-- Work instructions --
Extract every line below that contains the word "This".

-- Input material --
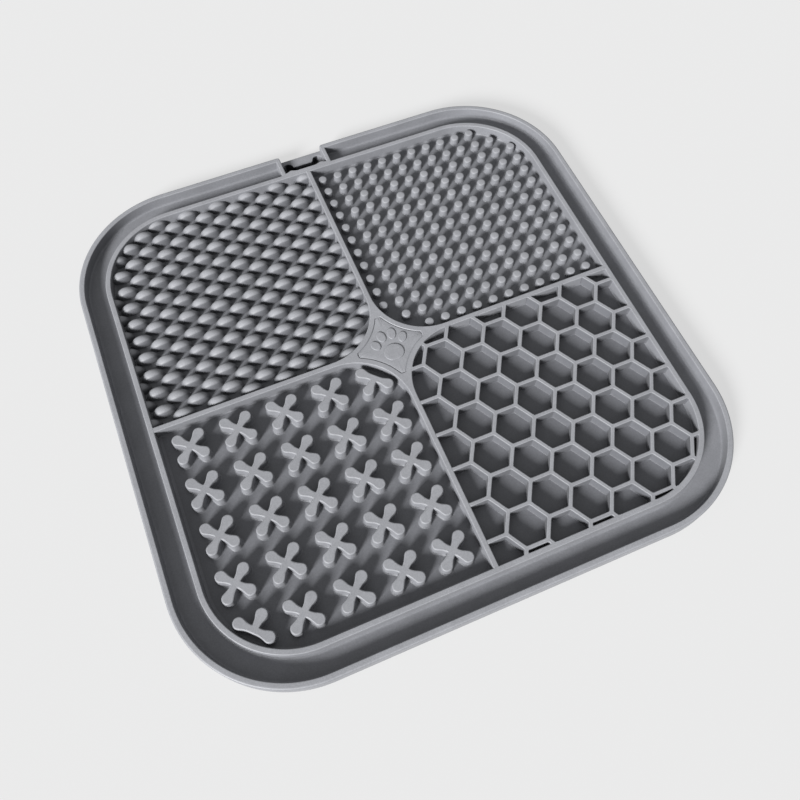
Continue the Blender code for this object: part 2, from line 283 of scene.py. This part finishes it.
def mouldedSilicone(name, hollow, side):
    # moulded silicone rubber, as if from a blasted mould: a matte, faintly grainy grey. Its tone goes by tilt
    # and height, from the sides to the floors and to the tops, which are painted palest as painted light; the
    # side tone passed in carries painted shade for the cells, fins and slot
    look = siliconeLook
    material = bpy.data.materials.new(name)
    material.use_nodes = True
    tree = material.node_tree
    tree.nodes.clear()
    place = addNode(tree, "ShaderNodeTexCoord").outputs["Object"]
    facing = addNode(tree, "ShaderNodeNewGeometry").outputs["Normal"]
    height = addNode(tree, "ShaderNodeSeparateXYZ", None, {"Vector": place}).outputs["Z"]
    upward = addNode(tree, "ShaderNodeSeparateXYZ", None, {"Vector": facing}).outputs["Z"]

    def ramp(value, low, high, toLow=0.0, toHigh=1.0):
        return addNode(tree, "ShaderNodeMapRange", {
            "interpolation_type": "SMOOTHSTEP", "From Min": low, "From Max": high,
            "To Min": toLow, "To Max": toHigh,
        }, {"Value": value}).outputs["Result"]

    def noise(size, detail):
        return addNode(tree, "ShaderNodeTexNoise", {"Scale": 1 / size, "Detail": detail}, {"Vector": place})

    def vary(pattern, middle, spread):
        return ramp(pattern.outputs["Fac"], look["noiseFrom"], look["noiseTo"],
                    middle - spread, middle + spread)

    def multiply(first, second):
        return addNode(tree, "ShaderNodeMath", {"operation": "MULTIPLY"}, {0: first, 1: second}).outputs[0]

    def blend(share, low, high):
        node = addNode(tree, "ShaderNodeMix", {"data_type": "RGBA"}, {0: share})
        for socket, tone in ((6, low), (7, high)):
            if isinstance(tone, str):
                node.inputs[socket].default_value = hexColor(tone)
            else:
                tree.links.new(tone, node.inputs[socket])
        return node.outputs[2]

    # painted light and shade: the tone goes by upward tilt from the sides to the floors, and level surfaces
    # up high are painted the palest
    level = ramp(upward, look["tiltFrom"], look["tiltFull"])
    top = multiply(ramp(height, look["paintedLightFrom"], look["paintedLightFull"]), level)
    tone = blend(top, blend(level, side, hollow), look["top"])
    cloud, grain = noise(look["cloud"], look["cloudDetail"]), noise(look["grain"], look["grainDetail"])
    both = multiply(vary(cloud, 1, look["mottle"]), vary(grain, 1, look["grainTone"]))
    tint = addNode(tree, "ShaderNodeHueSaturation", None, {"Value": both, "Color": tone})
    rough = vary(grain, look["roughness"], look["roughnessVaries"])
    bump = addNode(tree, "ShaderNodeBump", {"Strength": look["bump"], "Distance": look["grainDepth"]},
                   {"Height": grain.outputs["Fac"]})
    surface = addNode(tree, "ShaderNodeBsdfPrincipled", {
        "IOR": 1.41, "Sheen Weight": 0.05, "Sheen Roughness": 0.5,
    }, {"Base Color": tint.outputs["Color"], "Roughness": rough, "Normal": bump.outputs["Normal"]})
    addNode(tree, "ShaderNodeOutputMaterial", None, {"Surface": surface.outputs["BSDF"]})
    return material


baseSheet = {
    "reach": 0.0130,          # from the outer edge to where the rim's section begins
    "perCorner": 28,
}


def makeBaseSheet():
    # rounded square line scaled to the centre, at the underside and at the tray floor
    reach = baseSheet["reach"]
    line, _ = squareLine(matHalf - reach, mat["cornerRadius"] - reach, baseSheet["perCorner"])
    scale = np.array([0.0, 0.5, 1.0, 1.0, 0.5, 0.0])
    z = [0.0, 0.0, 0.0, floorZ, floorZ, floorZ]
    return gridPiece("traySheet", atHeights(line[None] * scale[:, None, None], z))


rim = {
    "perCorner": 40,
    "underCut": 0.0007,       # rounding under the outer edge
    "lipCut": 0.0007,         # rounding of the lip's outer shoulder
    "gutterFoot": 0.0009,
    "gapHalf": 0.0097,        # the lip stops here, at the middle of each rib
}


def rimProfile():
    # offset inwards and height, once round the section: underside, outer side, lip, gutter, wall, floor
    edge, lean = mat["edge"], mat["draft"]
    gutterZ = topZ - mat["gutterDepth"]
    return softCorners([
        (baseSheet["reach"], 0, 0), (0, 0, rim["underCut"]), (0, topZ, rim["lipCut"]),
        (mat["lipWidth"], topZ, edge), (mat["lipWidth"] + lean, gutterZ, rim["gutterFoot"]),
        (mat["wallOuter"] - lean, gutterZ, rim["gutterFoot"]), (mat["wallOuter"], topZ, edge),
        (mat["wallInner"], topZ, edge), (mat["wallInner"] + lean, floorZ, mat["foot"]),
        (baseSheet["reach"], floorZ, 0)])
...
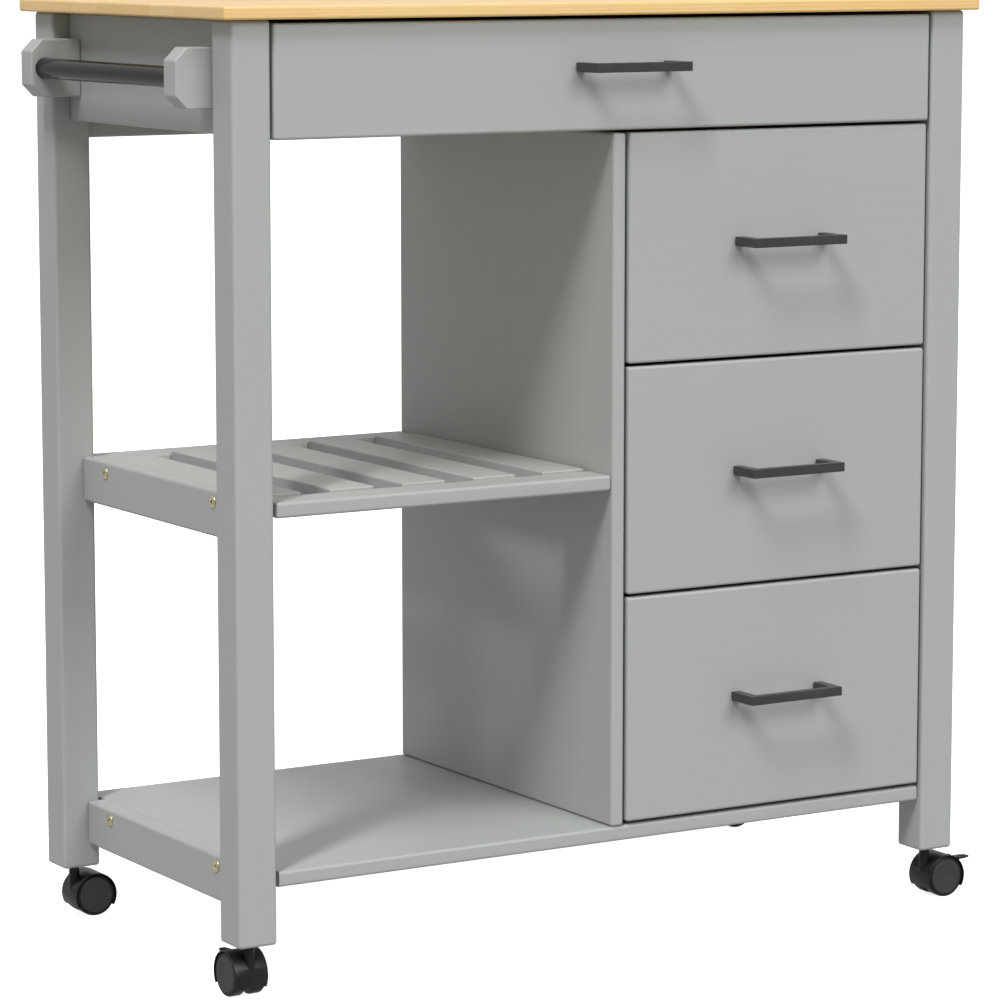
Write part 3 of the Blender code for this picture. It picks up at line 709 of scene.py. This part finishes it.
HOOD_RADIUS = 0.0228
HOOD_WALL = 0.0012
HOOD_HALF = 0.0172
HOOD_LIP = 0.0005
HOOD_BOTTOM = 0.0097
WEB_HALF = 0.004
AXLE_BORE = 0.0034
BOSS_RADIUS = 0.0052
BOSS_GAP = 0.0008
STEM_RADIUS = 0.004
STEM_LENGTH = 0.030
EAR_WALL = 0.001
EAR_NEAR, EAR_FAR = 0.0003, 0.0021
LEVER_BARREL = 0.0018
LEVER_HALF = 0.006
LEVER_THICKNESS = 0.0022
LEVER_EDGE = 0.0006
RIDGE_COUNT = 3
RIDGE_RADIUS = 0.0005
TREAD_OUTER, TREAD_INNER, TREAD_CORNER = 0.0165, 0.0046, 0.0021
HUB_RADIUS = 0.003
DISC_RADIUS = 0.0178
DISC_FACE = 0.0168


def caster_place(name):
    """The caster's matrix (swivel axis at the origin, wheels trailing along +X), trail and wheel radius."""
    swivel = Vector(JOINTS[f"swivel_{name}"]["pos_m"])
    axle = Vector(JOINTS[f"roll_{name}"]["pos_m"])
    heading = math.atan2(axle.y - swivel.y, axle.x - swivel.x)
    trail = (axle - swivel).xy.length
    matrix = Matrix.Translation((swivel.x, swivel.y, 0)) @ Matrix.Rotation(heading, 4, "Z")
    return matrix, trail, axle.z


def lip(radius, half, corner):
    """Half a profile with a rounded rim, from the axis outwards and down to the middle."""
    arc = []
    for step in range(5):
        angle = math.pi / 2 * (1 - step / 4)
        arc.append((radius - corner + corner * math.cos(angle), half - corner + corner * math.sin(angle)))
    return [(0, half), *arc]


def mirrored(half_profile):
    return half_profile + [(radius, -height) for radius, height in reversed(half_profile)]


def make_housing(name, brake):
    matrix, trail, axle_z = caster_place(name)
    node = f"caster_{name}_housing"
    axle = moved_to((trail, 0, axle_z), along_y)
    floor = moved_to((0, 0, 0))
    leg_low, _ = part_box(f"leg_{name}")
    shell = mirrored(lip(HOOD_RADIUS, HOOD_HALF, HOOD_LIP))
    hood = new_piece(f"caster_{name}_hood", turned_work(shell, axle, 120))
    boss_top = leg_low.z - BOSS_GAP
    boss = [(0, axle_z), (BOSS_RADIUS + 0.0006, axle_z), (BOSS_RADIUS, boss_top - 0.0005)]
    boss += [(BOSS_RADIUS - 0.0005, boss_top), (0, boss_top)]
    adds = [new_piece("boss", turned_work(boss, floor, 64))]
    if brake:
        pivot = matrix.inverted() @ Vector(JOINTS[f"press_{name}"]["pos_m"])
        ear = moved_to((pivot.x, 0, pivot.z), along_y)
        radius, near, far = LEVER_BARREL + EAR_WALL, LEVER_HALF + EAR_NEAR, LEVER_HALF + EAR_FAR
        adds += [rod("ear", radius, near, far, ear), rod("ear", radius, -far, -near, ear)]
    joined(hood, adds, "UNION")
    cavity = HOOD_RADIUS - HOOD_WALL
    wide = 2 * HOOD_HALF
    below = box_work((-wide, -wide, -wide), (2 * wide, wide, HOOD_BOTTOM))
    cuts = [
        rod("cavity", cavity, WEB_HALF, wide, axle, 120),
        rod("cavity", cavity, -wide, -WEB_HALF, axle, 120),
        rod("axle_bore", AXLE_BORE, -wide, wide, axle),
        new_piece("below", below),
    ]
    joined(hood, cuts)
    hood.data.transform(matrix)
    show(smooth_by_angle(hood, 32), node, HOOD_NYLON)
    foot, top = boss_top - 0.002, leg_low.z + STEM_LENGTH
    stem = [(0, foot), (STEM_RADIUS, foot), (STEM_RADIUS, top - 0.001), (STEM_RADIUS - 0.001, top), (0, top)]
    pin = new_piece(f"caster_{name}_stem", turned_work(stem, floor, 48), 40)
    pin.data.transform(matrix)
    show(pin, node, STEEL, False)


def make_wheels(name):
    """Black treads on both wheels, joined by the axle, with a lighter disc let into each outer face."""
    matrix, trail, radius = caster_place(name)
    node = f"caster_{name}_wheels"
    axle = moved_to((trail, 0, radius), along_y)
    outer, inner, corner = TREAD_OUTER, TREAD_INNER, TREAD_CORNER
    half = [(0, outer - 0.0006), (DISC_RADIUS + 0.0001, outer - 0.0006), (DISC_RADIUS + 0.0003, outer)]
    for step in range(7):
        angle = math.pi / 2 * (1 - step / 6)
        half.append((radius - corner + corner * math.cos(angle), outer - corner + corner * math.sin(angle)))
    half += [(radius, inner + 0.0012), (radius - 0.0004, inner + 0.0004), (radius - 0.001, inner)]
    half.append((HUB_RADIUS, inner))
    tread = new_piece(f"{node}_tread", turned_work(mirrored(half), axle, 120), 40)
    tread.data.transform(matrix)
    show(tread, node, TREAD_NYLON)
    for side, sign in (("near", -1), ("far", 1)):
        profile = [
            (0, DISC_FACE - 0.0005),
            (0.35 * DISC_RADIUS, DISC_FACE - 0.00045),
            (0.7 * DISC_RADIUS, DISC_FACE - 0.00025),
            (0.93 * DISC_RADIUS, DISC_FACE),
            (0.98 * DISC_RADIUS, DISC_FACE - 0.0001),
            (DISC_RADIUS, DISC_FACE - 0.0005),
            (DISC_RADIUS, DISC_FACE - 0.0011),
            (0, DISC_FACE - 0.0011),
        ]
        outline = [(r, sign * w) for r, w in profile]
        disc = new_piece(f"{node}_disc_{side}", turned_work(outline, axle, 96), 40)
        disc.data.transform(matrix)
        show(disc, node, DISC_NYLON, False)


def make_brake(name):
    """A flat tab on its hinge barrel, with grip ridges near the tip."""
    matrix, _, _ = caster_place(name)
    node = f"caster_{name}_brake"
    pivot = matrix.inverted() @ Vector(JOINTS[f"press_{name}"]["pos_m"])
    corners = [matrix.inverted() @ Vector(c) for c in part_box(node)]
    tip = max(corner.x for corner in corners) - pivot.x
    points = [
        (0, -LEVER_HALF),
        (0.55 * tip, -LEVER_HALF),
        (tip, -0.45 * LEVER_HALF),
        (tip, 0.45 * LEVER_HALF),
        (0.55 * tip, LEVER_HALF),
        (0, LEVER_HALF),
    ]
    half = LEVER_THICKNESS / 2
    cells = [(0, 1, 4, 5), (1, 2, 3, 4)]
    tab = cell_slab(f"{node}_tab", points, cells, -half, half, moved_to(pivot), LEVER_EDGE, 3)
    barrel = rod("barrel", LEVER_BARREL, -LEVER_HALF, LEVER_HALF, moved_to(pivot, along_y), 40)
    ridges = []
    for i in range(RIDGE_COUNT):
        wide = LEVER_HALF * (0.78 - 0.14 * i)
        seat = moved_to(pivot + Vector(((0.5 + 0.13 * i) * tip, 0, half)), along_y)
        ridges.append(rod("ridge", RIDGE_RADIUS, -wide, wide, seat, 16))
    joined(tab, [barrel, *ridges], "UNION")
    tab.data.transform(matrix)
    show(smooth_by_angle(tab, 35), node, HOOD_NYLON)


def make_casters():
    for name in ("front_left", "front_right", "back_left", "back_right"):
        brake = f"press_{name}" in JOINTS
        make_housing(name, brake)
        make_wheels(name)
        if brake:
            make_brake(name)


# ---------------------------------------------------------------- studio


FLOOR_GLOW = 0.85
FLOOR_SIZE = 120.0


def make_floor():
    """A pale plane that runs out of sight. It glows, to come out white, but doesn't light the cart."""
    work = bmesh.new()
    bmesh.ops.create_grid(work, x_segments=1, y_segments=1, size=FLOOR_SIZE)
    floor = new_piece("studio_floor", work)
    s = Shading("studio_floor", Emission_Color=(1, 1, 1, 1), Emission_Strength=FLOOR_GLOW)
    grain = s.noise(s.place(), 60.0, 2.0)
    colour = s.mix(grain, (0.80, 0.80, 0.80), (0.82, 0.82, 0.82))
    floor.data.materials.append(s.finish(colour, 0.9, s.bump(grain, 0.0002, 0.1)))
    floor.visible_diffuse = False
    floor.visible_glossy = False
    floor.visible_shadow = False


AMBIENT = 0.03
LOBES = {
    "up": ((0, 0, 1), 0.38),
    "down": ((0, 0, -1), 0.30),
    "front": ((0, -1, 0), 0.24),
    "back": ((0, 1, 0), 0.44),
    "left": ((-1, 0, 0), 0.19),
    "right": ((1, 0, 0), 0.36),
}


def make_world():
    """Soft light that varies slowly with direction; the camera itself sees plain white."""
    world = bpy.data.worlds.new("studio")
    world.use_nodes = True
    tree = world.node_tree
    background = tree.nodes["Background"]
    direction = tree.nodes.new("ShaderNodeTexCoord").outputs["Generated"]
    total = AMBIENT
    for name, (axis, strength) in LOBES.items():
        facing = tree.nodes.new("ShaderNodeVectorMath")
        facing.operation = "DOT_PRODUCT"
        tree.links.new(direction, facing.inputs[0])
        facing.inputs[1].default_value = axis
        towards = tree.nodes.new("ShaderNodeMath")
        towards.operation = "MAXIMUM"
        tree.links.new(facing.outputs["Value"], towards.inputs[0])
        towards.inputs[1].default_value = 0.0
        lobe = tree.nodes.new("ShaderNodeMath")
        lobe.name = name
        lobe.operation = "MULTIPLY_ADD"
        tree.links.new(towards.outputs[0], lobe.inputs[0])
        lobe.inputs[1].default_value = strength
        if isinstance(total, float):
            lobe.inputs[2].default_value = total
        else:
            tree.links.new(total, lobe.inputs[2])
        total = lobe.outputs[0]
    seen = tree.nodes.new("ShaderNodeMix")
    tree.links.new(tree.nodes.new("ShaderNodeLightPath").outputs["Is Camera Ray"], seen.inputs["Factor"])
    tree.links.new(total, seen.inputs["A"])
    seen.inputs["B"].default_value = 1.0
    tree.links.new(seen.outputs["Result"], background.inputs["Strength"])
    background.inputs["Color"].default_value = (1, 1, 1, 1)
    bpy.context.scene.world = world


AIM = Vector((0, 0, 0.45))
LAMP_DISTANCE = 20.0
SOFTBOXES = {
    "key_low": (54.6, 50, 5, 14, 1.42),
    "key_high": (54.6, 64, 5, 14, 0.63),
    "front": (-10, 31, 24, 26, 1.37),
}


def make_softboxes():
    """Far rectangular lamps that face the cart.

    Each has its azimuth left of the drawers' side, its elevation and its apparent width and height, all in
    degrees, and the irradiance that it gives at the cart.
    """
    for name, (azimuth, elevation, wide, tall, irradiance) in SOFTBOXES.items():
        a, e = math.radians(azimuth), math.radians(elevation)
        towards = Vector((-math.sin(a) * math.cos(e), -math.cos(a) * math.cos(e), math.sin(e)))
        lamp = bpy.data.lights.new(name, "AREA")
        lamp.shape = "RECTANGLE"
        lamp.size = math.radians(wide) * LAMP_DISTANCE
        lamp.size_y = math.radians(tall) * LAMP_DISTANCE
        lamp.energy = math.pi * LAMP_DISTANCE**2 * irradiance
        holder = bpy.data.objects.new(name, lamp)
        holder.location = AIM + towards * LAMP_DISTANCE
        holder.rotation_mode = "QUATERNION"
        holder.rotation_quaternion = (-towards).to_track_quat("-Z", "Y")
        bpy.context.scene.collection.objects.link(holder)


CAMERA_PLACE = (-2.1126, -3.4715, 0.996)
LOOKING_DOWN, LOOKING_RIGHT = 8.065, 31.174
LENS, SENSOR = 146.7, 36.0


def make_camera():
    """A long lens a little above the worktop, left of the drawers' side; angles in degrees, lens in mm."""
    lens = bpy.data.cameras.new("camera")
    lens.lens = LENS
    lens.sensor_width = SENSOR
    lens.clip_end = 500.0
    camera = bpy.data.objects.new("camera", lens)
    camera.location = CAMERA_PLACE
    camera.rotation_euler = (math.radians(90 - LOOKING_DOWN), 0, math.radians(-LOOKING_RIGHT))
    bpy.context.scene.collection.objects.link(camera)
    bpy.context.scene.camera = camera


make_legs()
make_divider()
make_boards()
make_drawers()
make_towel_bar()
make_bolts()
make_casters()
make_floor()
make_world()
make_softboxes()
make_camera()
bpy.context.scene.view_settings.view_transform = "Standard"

-- Full solution --
Continue the Blender code for this object: part 2, from line 283 of scene.py. This part finishes it.
Write part 3 of the Blender code for this picture. It picks up at line 709 of scene.py. This part finishes it.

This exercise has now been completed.